Secondo un’indagine di Oxford, i videogiochi possono avere un effetto positivo sulla salute mentale degli individui se i soggetti esprimono un desiderio di giocare privo di costrizioni esterne – come il bisogno di fuggire da una situazione stressante – e se si tratta di ambienti che prevedono l’interazione con altri giocatori.
La ricerca si è basata sui dati di gioco forniti dalle compagnie Nintendo America e Electronic Arts, concentrandosi su Animal Crossing New Horizons e Plants vs Zombies: Battle for Neighborville. Ai giocatori presi in esame veniva chiesto di descrivere il proprio stato d’animo nell’arco di due settimane.
L’importanza dello studio
L’indagine misura il rapporto tra il numero di ore trascorse giocando, la salute del giocatore e il suo stato emotivo. Altri ricercatori, tempo fa, hanno indagato circa la relazione tra il gaming e lo sviluppo di tendenze aggressive, tuttavia trent’anni di ricerca non hanno prodotto risultati affidabili o definitivi scientificamente. Le istituzioni hanno già stabilito decisioni importanti sul tema: l’Organizzazione Mondiale della Sanità ha inserito il Gaming Disorder tra le malattie, mentre la Food & Drug Administration americana ha autorizzato l’uso dei videogiochi come terapia per la cura del disturbo di attenzione nei bambini. Lo studio di Oxford è sicuramente innovativo dal momento che ha potuto utilizzare gli strumenti delle case produttrici con cui esse monitorano l’attività di gioco, dando il via a ricerche più affidabili dal punto di vista scientifico grazie ai big data. Capo dell’indagine è il professor Andrew Przybylski direttore del dipartimento di ricerca dell’Internet Institute di Oxford: “Secondo i nostri risultati, giocare ai videogiochi non è a prescindere dannoso per la salute”, scrive. “Ci sono dei fattori psicologici che contribuiscono a rendere il passatempo un aiuto al benessere di una persona”.
Giocata positiva o tossica, come riconoscerla?
Chi gioca perché prova piacere nel farlo ottiene il maggior beneficio. Più si gioca, più si sta bene. Al contrario, i videogiochi non sono affatto d’aiuto se chi vi si dedica è spinto dalle pressioni di un gruppo o da pulsioni che non sono legate alla sfera dell’intrattenimento. Se non c’è una sana interazione tra giocatori, la tentazione di scappare dal qui e orapuò far cadere in fallo una percentuale di gamer, pur sempre bassa, che ha tuttavia problemi a dominare le emozioni e a vedersi integrato all’interno della società.
Il futuro del progetto
Con il settore dei videogiochi destinato a superare nei guadagni quello dei film, la ricerca di Przybylski offre una base per studiare i rischi di una regolazione dell’uso dei videogiochi.

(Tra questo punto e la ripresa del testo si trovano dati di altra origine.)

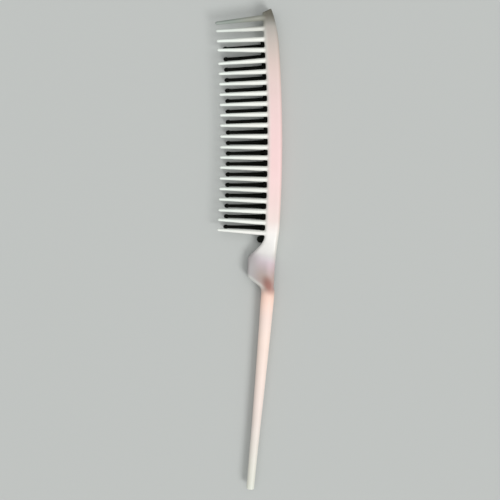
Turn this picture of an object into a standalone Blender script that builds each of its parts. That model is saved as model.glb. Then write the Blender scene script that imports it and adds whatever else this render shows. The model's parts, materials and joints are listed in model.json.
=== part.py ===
# Two-row tail comb. A pale moulded comb has a bowed spine, 21 long front teeth, a scooped thumb rest
# and a long round tail. A black strip with 18 shorter, ball-tipped teeth sits in a channel in the rear
# of the spine, and its teeth stand in the gaps of the front row.
# Metres. The comb lies on its rear face: +Z is the front, +Y the head end, and the teeth point to -X.
# Places are first worked out from the crown of the root line, the arc that the front teeth stand on.

import math

import bmesh
import bpy
from mathutils import Vector

# Root line and spine
root_arc_radius = 0.720
outer_arc_radius = 0.660
spine_width = 0.0070
body_thickness = 0.0090
crown_below_middle_tooth = 0.00715
head_end_margin = 0.00255
neck_end_margin = 0.00145
head_end_rise = 0.0020
head_corner_inset = 0.0038
head_corner_drop = 0.0181
head_corner_shares = (0.20, 0.36)

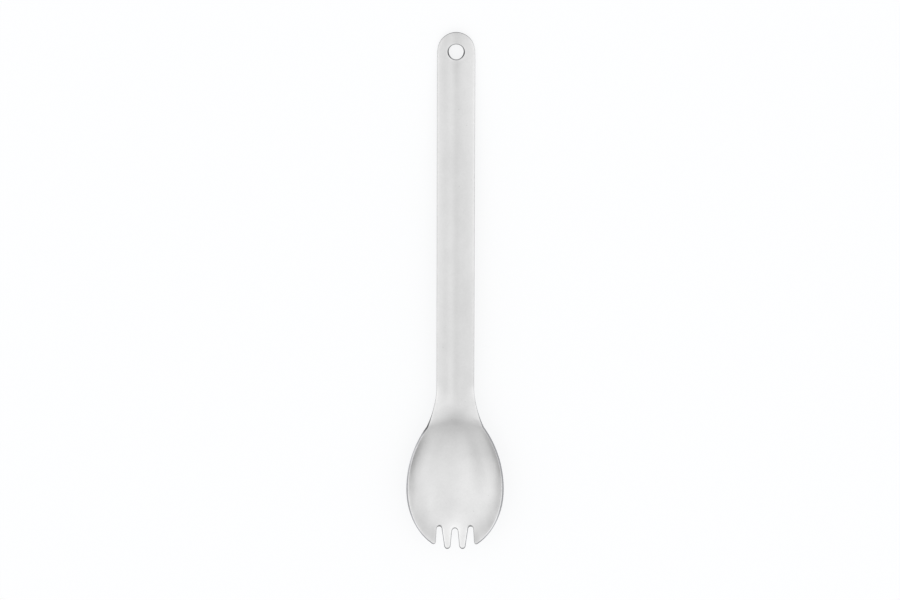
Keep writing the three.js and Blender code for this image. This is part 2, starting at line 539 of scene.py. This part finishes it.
class BlastedGrain(SharedNodes):
    """The fine grain that bead blasting leaves, its soft mottle, and the sheet's slight waves."""

    GRAIN_DETAIL = 3.0
    GRAIN_ROUGHNESS = 0.6
    DIMPLE_SMOOTHNESS = 0.6
    DIMPLE_SHARE = 0.5
    CLOUDS = Noise(per_metre=260, detail=4, roughness=0.62)
    PATCHES = Noise(per_metre=70, detail=2, roughness=0.5)
    SALT = Noise(per_metre=1300, detail=2, roughness=0.6)
    WAVES = Noise(per_metre=75, detail=0, roughness=0.5)
    PATCH_SHARE = 0.8
    SALT_SHARE = 0.9
    MEAN_MOTTLE = (1 + PATCH_SHARE) / 2

    def __init__(self) -> None:
        """Builds the group: a place and a grain size go in, a height, a mottle and waves come out."""
        entries = {"Place": VECTOR_SOCKET, "Grains per metre": NUMBER_SOCKET}
        super().__init__("blasted_grain", entries, ("Height", "Mottle", "Waves"))
        book, place, per_metre = self.book, self.entry["Place"], self.entry["Grains per metre"]
        fine = book.noise(place, Noise(per_metre, self.GRAIN_DETAIL, self.GRAIN_ROUGHNESS))
        dimples = book.add("ShaderNodeTexVoronoi", feature="SMOOTH_F1")
        book.feed(dimples, Vector=place, Scale=per_metre, Smoothness=self.DIMPLE_SMOOTHNESS)
        height = book.maths("MULTIPLY_ADD", dimples.outputs["Distance"], self.DIMPLE_SHARE, fine)
        clouds, patches = book.noise(place, self.CLOUDS), book.noise(place, self.PATCHES)
        mottle = book.maths("MULTIPLY_ADD", patches, self.PATCH_SHARE, clouds)
        salt = book.noise(place, self.SALT)
        centred_salt = book.maths("MULTIPLY_ADD", salt, self.SALT_SHARE, -self.SALT_SHARE / 2)
        mottle = book.maths("ADD", mottle, centred_salt)
        self.give(Height=height, Mottle=mottle, Waves=book.noise(place, self.WAVES))


class HandlingWear(SharedNodes):
    """Rubbing near the cut edges and faint specks, where sheet ware is handled."""

    BREAKUP = Noise(per_metre=900, detail=3, roughness=0.6)
    RUB_GAIN = 2.2
    RUB_SOFTNESS = 0.2
    SPECK_CELLS_PER_METRE = 180.0
    SPECK_CORE = 0.02
    SPECK_EDGE = 0.05

    def __init__(self) -> None:
        """Builds the group: a place and nearness to an edge go in, masks of the rubs and specks come out."""
        entries = {"Place": VECTOR_SOCKET, "Nearness": NUMBER_SOCKET}
        super().__init__("handling_wear", entries, ("Rub", "Specks"))
        book, place = self.book, self.entry["Place"]
        worn = book.maths("MULTIPLY", book.noise(place, self.BREAKUP), self.entry["Nearness"])
        rub = book.maths("SMOOTH_MIN", book.maths("MULTIPLY", worn, self.RUB_GAIN), 1, self.RUB_SOFTNESS)
        cells = book.add("ShaderNodeTexVoronoi", feature="F1")
        book.feed(cells, Vector=place, Scale=self.SPECK_CELLS_PER_METRE)
        clear = book.ease(cells.outputs["Distance"], self.SPECK_CORE, self.SPECK_EDGE)
        self.give(Rub=rub, Specks=book.maths("SUBTRACT", 1, clear))


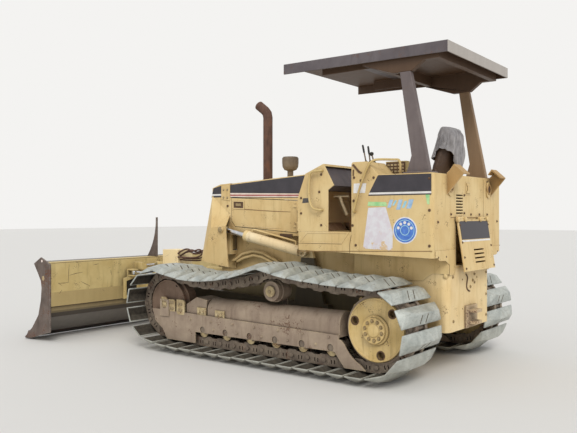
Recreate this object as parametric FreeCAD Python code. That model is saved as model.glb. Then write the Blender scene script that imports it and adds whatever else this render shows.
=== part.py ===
import FreeCAD, Part
import math
import os

# A small crawler dozer on wide swamp tracks, full size, in millimetres.
# The front is -Y, the machine's left is +X, up is +Z and the ground is Z = 0.
# "Ahead" is a distance forward from the sprocket axle, and behind it is negative.

# Undercarriage
track_gauge = 1560.0
wheel_base = 2330.0
shoe_width = 635.0
shoe_count = 40
pitch_radius = 290.0
link_half_height = 45.0
shoe_plate = 10.0
shoe_ridge = 62.0
shoe_gap = 14.0
shoe_hip = 86.0
shoe_crown_half = 100.0
shoe_shoulder_share = 0.55
idler_lift = 20.0
carrier_ahead = 1040.0
carrier_hump = 92.0
front_sag = 105.0
rear_sag = 36.0
rail_gap = 110.0
rail_thickness = 35.0
roller_count = 6
roller_first_ahead = 408.0
roller_spacing = 284.0
roller_front_flat = 120.0
roller_radius = 65.0
running_gap = 0.3
swing_gap = 5.0

# Hull
body_half = 697.0
body_rear = 378.0
hood_half = 428.0
frame_half = 330.0
panel = 12.0
platform_bottom = 980.0
floor_top = 1145.0
floor_plate = 25.0
tank_top = 1605.0
tank_inner = 400.0
console_front = 342.0
console_top = 1715.0
cowl_front = 890.0
hood_rear_top = 1666.0
guard_rear = 1916.0
guard_front = 2157.0
guard_bottom = 760.0
hood_front_top = 1600.0
frame_bottom = 330.0
frame_top = 1095.0

# Canopy
roof_half = 634.0
roof_rear = 471.0
roof_front = 1091.0
roof_top = 2622.0
roof_fall = 20.0
roof_rim = 89.0
roof_sheet = 14.0
visor_reach = 518.0

# Blade and its linkage
blade_half = 1425.0
blade_back = 3458.0
blade_tip = 3910.0
blade_top = 808.0
edge_clearance = 5.0
arm_pivot_ahead = 830.0
arm_pivot_height = 420.0
arm_inner = 352.0
arm_thickness = 70.0
kingpin_ahead = 3330.0
tilt_pin_height = 480.0
lift_x = 485.0
lug_ahead = 986.0
lug_height = 954.0
eye_ahead = 1930.0
eye_height = 1145.0
lift_barrel_radius = 48.0
lift_rod_radius = 24.0

track_depth = link_half_height + shoe_plate + shoe_ridge
sprocket_height = pitch_radius + track_depth
idler_height = sprocket_height + idler_lift
track_center = track_gauge / 2
rail_outer = rail_gap / 2 + rail_thickness
rear_reach = visor_reach
axle_y = (blade_tip - rear_reach) / 2

os.makedirs("parts", exist_ok=True)


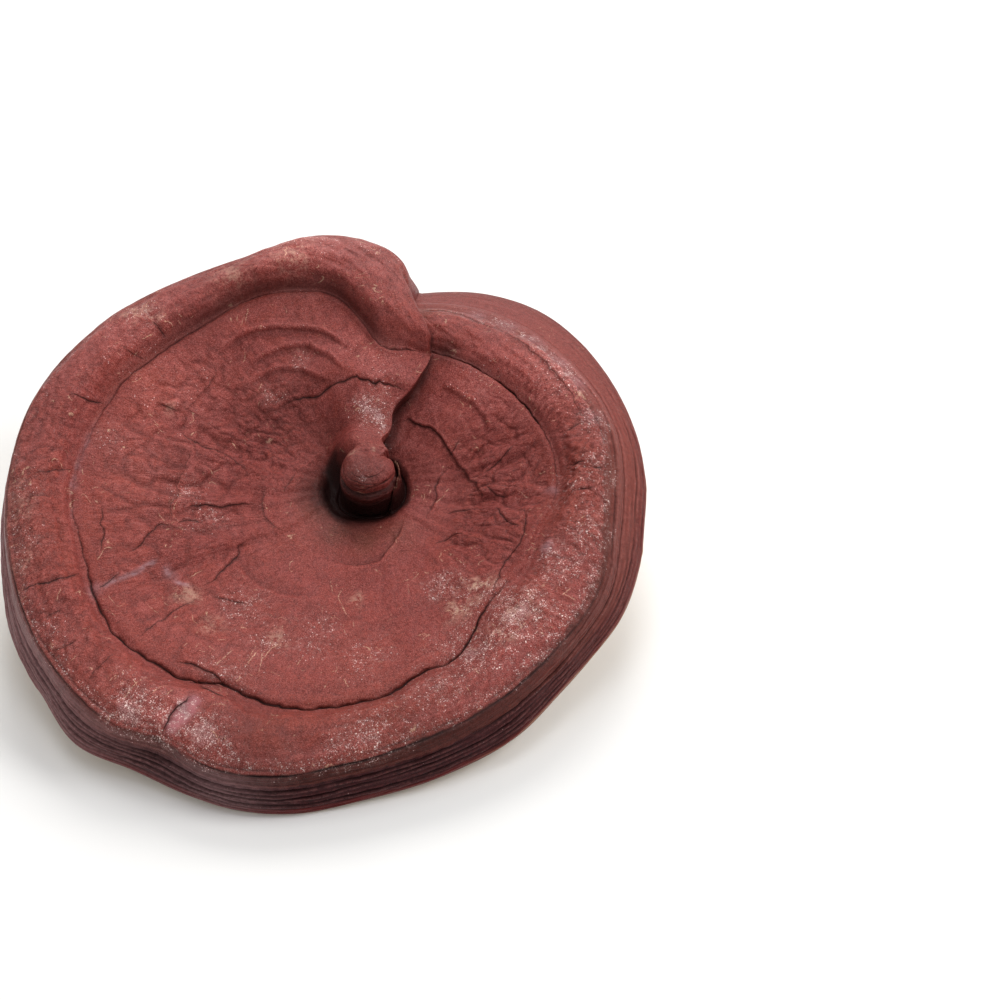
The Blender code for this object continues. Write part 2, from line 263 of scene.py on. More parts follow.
def noise(x, y, layer=0):
    """Smooth seeded noise over a plane, about -1 to 1, with features one unit wide."""
    x = x + 37.37 * layer
    y = y + 91.19 * layer
    i = np.floor(x).astype(int)
    j = np.floor(y).astype(int)
    u = x - i
    v = y - j

    def corner(di, dj):
        turn = LATTICE[(i + di) % 256, (j + dj) % 256]
        return np.cos(turn) * (u - di) + np.sin(turn) * (v - dj)

    smooth_u = u * u * u * (u * (6 * u - 15) + 10)
    smooth_v = v * v * v * (v * (6 * v - 15) + 10)
    near = corner(0, 0) + (corner(1, 0) - corner(0, 0)) * smooth_u
    far = corner(0, 1) + (corner(1, 1) - corner(0, 1)) * smooth_u
    return 1.5 * (near + (far - near) * smooth_v)


def rough(x, y, octaves, layer=0):
    """Noise with finer and fainter noise on it."""
    return sum(noise(x * 2**k, y * 2**k, layer + 7 * k) / 2**k for k in range(octaves))


def creased(x, y, layer=0):
    """Noise folded into sharp valleys between round swellings, 0 to about 1."""
    return 1 - np.abs(np.clip(1.4 * noise(x, y, layer), -1, 1))


def column_steps():
    """Degrees past the seam of each column, closer together beside the seam."""
    first = EDGE_ANGLE * (np.arange(EDGE_COLUMNS) / EDGE_COLUMNS) ** EDGE_CROWDING
    middle = np.linspace(EDGE_ANGLE, 360 - EDGE_ANGLE, COLUMNS - 2 * EDGE_COLUMNS)
    return np.concatenate([first, middle, 360 - first[::-1]])


STEPS = column_steps()
ANGLES = SEAM_ANGLE + STEPS
FLOW = np.radians(ANGLES) * FLOW_RADIUS


def seam_fade(reach=SEAM_FADE):
    """0 at both edges of the seam, 1 a little way from them."""
    return rising(STEPS / reach) * rising((360 - STEPS) / reach)


def around(middle, slope, flat=0.0):
    """1 round a clock angle, easing to 0 on both sides past the flat."""
    return fading((np.abs(ANGLES - middle) - flat) / slope)


def ring(radius_of, height_of, edge, seam=SEAM, undercut=0.0):
    """Points of one ring. Past the seam it rises from its foot on the lower lobe over a rounded edge."""
    start, end = SEAM_ANGLE, SEAM_ANGLE + 360
    for _ in range(SEAM_ROUNDS):
        start = curve(seam, radius_of(start))
        end = curve(seam, radius_of(end)) + 360 + math.degrees(undercut / radius_of(start))
    angles = ANGLES + (start - SEAM_ANGLE) * fading(STEPS / SEAM_REACH)
    angles = angles + (end - SEAM_ANGLE - 360) * fading((360 - STEPS) / SEAM_REACH)
    radii = radius_of(angles)
    past = np.radians(STEPS) * radii
    points = np.column_stack([polar(radii, angles), height_of(angles, radii, past)])
    foot = points[-1]
    return foot + (points - foot) * quarter(past / edge)[:, None]


def partway(start, end, share):
    """Radii round the clock, a share of the way from one outline to the next."""
    return lambda angles: curve(start, angles) + (curve(end, angles) - curve(start, angles)) * share


def ridge(radii, past):
    """Crest height of the ridge, and its share at a distance past the seam."""
    width = curve(RIDGE, radii)
    return curve(RIDGE, radii, 2), fading((past / width - RIDGE_STEEP) / (1 - RIDGE_STEEP)) * (past < width)


def ledge(angles, radii):
    """How far the surface lies below the ledge's upper level."""
    edge = curve(LEDGE, angles) + 0.35 * noise(angles / 3.0, 0, 3)
    drop = curve(LEDGE, angles, 2) * (angles < LEDGE[-1][0])
    return drop * fading((radii - edge) / LEDGE_SLOPE + 0.5)


def knob_ring(radius, height, neck_radius, narrow=0.0):
    past = np.radians(STEPS) * neck_radius
    crest, share = ridge(neck_radius, past)
    behind = np.radians(360 - STEPS) * neck_radius
    share = np.maximum(share, fading(behind / NECK_BEHIND) * fading((crest - height - 1.0) / NECK_BEHIND))
    share = share * (height < crest)
    radii = radius * (1 - narrow * bump((ANGLES - FRONT) / 60))
    radii = radii + (neck_radius - radii) * share
    heights = height + (crest - height) * share
    shape = ring(lambda angles: radius + 0 * angles, lambda *_: heights, STEP_ROUND_INNER)
    shape[:, :2] *= (radii / radius)[:, None]
    shape[:, 1] *= KNOB_FLAT
    shape[:, :2] += KNOB_AT
    return shape


def sheath_ring(radius, low, high, neck_radius):
    away = (ANGLES - SHEATH_MIDDLE) / SHEATH_HALF
    ragged = 1 + 0.2 * rough(STEPS / 9, 0, 2, 5)
    heights = low + (high - low) * fading(np.abs(away) ** 3) * ragged * (away < 1)
    return knob_ring(radius, heights, neck_radius, SHEATH_NARROW)


def bowl_ring(share, height):
    """A ring of the bowl. The inner ones follow the pit, which lies a little off the axis."""

    def height_of(angles, radii, past):
        wave = folds(BOWL_FOLDS, angles) * curve(FOLDED, angles) * math.sin(math.pi * share)
        heights = height + 0.6 * curve(LIFT, angles) * share + wave
        crest, ridged = ridge(radii, past)
        heights = heights + notch(angles) * bump((share - 1) / 0.03)
        return heights + np.maximum(crest - heights, 0) * ridged - ledge(angles, radii) * min(1, 3 * share)

    shape = ring(partway(PIT_EDGE, GROOVE, share), height_of, STEP_ROUND_INNER, undercut=UNDERCUT)
    shape[:, :2] += np.array(PIT_AT) * fading(share / PIT_SHARE)
    return shape


def notch(angles):
    """How much of the groove's notch is filled: all of it where its crack is closed."""
    return 0.9 - 0.6 * curve([(a, min(d, 1)) for a, d, _ in GROOVE_CRACK], angles)


def roll_ring(share, height):
    def height_of(angles, _radii, _past):
        wave = folds(ROLL_FOLDS, angles) * math.sin(math.pi * share)
        return height + curve(LIFT, angles) * (0.6 + 0.4 * min(1, 4 * share)) + wave

    return ring(partway(GROOVE, SHOULDER, share), height_of, STEP_ROUND, undercut=UNDERCUT * (1 - share))


def rim_ring(share, drop):
    def height_of(angles, _radii, _past):
        return ROLL[-1][1] - drop * curve(RIM_DEPTH, angles) + curve(LIFT, angles) * (1 - 0.2 * share)

    return ring(partway(SHOULDER, LIP, share), height_of, STEP_ROUND)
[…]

Lo studio però ha diversi limiti: in Animal Crossing, ad esempio, si simula la vita in un villaggio idilliaco in cui le incombenze principali sono quali fiori piantare e quante conchiglie raccogliere. “Non possiamo dire con i nostri dati”, si legge nelle conclusioni, “quanto giocare influenzi in un rapporto di causa-conseguenza il benessere di una persona”. L’indagine dimostra però che è possibile collaborare con le compagnie più importanti del settore per trovare le risposte: sia Nintendo sia EA hanno mandato i questionari e le richieste di partecipazione a decine di migliaia di utenti, permettendo di trovare i candidati ideali.